Jason Segel and Nicholas Stoller are maturing and it really shows in their latest flick, ‘The Five-Year Engagement’. Picking up right where the average rom-com would end – after the struggling couple ends up together – their new film shows what happens between the proposal and the wedding, and depicts all of the crap that a couple must wade through before getting to the “happily ever after.”
After being together for one great year, Tom (Segel) is ready to propose to Violet (Emily Blunt). At this phase in their lives, everything is nearly perfect and getting married would only be fitting. Tom is a successful cook on the fast track to becoming a full-time head chef, and Violet is a promising psychologist looking to get into a local post-grad program.
The movie opens with Tom’s awesome proposal, and frequently cuts back and forth to their first meeting. We watch them begin the wedding planning process, starting with a hilarious engagement party, but a wrench is thrown into the gears when Violet accepts a prestigious grad position thousands of miles away from their happy Bay Area lives. Tom is more than willing to support Violet in her career decision by making the move to Michigan, but this drastic transition will cause him to leave behind his own dream job, which puts his happiness and their relationship to the test.

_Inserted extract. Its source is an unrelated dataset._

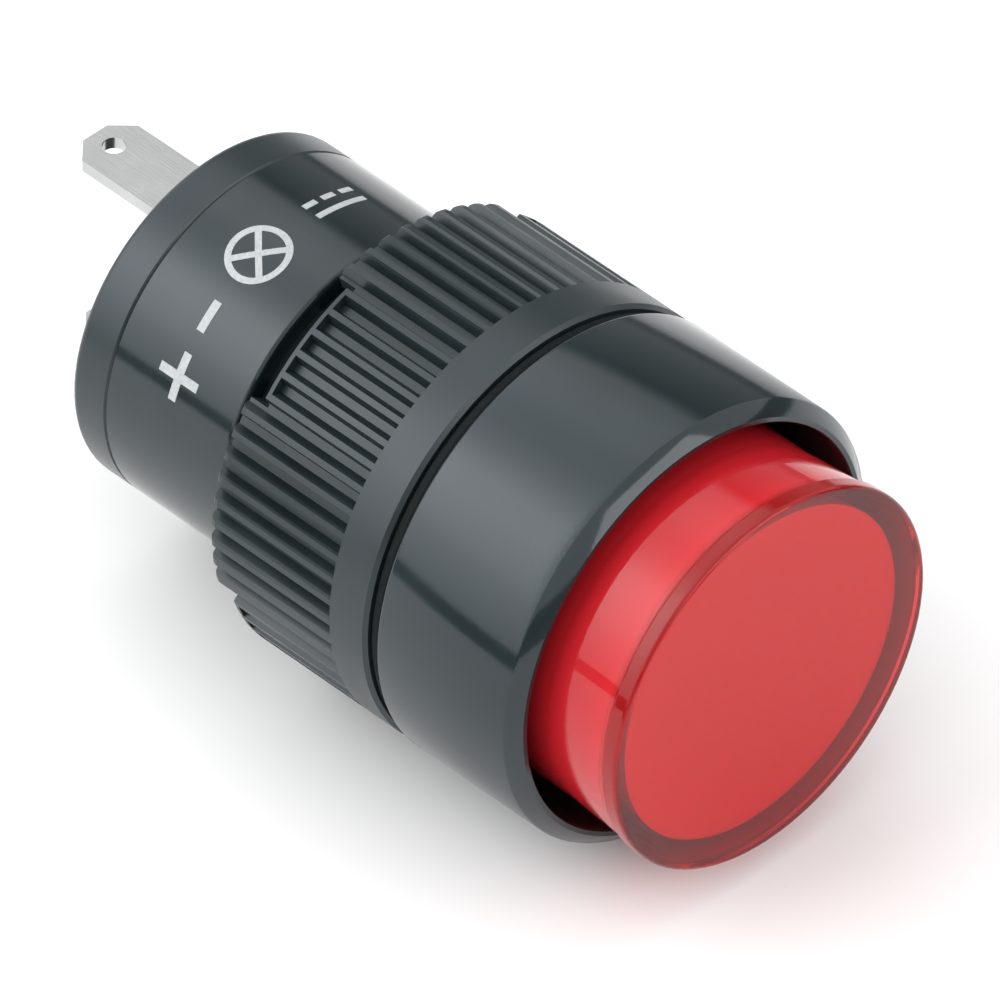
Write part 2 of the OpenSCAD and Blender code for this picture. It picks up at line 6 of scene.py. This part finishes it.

There are many great things working for ‘The Five-Year Engagement’, but there are also a few downsides that cause it to drag. Let’s talk the positives first. Led by Segel and Blunt, the cast is great. Chris Pratt and Alison Brie are two of the fantastic and hilarious supporting cast members. Comedy is never an issue. The laughs just keep coming, but that doesn’t mean that this is just another fluffy, feel-good rom-com. If anything, it’s quite different. The drama that comes from the scenario is real, honest and, at times, kind of heavy. It’s refreshing to get this genuine feel from a studio flick that would typically follow a familiar mold.
Bogging the film down are its 124-minute runtime and a quirky sub-plot that feels like it belongs better in a “deleted scenes” section on a Blu-ray than it does in the final cut. When Tom finally gets used to the Michigan lifestyle (presumably in year three), he starts to become like one of the odd locals. This section of the movie is funny and it shows just how long they’ve been engaged, but it could easily have been trimmed, which would help the film to flow better.
Even with its flaws, I have to admit that I really liked ‘The Five-Year Engagement’. I don’t typically care for romantic comedies, but when they play out like reality and not some average fairy tale, I’m a sucker for them. This is one of the latter. If you’re in the mood for a funny and atypical romantic comedy, look no further.